═════ Records shown

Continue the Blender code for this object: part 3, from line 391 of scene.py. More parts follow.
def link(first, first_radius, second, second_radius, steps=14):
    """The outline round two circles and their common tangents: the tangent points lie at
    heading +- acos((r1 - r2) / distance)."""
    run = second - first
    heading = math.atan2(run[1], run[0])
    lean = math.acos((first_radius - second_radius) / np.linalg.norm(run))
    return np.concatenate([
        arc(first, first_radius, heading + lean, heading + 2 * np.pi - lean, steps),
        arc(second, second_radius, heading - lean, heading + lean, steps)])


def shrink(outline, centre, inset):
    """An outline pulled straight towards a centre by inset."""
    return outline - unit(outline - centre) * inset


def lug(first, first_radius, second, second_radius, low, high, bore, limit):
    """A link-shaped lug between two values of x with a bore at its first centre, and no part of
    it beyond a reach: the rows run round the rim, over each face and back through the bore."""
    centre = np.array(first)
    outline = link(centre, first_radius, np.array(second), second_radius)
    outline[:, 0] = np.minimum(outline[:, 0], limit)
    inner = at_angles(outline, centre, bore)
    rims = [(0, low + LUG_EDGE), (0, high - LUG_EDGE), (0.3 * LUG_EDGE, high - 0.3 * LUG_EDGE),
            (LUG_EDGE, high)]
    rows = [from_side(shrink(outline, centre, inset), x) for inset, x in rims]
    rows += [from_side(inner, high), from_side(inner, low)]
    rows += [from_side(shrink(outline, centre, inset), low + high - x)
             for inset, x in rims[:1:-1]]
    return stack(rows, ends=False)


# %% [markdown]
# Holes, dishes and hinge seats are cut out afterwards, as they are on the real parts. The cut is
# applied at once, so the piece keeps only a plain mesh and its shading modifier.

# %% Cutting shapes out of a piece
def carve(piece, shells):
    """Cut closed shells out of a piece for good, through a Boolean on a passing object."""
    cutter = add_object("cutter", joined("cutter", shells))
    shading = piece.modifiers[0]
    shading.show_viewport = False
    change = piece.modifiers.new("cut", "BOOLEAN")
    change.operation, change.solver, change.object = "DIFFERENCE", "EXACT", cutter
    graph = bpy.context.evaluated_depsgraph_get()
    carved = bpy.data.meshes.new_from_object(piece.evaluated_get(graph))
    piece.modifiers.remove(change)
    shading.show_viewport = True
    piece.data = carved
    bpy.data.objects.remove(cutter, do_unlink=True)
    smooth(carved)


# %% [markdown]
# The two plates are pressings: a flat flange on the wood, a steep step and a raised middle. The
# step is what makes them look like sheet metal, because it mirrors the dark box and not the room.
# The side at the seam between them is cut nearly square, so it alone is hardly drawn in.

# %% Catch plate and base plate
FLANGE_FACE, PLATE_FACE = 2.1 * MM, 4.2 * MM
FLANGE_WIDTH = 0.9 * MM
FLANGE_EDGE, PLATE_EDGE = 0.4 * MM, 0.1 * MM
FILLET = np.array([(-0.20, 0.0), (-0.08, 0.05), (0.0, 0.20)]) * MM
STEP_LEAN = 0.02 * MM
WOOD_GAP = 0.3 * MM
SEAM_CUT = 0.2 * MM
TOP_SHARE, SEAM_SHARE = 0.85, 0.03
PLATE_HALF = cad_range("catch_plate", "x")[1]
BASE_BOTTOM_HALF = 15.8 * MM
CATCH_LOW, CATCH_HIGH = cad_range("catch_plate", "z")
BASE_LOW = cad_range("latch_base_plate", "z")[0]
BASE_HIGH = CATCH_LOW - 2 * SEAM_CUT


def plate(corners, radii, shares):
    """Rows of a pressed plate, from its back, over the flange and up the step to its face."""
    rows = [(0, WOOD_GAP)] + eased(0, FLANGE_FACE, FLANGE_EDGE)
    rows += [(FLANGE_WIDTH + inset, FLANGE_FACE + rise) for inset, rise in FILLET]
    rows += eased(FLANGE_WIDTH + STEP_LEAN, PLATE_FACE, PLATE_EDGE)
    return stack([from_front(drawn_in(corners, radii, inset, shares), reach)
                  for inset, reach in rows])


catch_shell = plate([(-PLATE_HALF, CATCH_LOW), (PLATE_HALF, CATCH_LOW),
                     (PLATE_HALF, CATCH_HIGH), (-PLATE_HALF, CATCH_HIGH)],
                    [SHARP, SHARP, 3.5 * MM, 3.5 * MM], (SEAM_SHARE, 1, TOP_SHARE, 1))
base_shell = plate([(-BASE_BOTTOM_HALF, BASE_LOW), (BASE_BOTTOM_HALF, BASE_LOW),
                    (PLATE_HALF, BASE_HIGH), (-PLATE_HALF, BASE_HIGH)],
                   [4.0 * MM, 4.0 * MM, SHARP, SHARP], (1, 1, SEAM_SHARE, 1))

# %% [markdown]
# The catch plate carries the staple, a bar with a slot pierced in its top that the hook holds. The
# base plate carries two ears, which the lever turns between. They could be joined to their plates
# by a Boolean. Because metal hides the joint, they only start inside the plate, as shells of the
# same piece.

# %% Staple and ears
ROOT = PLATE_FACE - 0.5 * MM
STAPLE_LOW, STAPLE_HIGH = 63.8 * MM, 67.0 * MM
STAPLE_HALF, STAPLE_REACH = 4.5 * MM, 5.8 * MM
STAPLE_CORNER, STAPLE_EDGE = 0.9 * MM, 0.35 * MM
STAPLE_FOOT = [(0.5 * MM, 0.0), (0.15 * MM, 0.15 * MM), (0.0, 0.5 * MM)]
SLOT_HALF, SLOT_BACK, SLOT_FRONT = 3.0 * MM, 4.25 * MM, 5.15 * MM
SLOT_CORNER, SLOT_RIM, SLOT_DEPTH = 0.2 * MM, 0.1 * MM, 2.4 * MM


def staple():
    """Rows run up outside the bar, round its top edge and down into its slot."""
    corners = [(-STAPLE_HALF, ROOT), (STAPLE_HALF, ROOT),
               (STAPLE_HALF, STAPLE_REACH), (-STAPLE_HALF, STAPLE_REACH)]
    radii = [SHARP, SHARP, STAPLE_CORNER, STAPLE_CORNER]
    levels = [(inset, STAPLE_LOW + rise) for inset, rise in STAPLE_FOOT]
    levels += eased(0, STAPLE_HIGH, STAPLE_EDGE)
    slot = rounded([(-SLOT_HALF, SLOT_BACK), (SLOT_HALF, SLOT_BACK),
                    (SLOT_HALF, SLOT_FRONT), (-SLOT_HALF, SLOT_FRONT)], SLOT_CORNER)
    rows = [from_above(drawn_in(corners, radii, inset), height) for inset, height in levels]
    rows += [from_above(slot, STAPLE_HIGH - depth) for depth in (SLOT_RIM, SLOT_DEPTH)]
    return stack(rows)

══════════
═════ Records shown

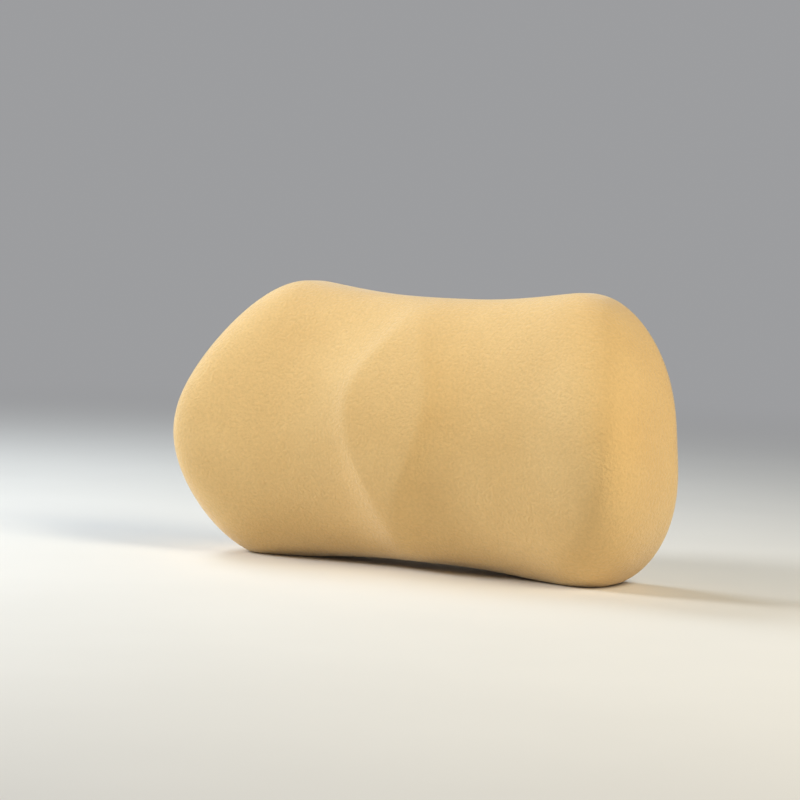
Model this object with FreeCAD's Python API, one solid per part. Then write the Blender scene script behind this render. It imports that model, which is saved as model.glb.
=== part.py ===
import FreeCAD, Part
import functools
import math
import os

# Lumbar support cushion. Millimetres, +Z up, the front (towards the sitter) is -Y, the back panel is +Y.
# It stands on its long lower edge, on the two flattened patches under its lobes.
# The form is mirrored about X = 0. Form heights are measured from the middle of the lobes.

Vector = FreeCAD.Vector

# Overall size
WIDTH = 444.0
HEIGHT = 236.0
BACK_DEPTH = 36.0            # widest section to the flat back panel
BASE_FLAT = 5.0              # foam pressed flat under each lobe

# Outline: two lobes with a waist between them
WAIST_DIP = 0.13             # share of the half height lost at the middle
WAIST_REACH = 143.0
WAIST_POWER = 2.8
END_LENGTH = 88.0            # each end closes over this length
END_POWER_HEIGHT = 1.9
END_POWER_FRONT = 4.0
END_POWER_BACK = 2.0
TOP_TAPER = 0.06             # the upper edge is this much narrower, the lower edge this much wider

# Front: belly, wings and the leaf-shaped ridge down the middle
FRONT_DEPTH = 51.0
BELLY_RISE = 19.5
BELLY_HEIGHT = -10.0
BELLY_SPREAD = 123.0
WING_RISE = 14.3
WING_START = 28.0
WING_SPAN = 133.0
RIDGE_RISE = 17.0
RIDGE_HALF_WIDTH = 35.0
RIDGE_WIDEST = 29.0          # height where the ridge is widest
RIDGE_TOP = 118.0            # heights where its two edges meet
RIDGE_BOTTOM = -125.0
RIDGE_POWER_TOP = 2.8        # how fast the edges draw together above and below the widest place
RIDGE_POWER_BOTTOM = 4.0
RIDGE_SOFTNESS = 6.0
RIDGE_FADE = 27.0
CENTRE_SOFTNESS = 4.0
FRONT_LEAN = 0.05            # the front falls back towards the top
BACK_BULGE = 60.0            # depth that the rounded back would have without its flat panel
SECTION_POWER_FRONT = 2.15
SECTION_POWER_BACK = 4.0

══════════

> **Written problem**:
Taking the records above, retype every line from the one with "Continue the Blender" down to the one with "arc(second, second_radius, heading", exactly and with nothing else.

> **Response below**:
Continue the Blender code for this object: part 3, from line 391 of scene.py. More parts follow.
def link(first, first_radius, second, second_radius, steps=14):
    """The outline round two circles and their common tangents: the tangent points lie at
    heading +- acos((r1 - r2) / distance)."""
    run = second - first
    heading = math.atan2(run[1], run[0])
    lean = math.acos((first_radius - second_radius) / np.linalg.norm(run))
    return np.concatenate([
        arc(first, first_radius, heading + lean, heading + 2 * np.pi - lean, steps),
        arc(second, second_radius, heading - lean, heading + lean, steps)])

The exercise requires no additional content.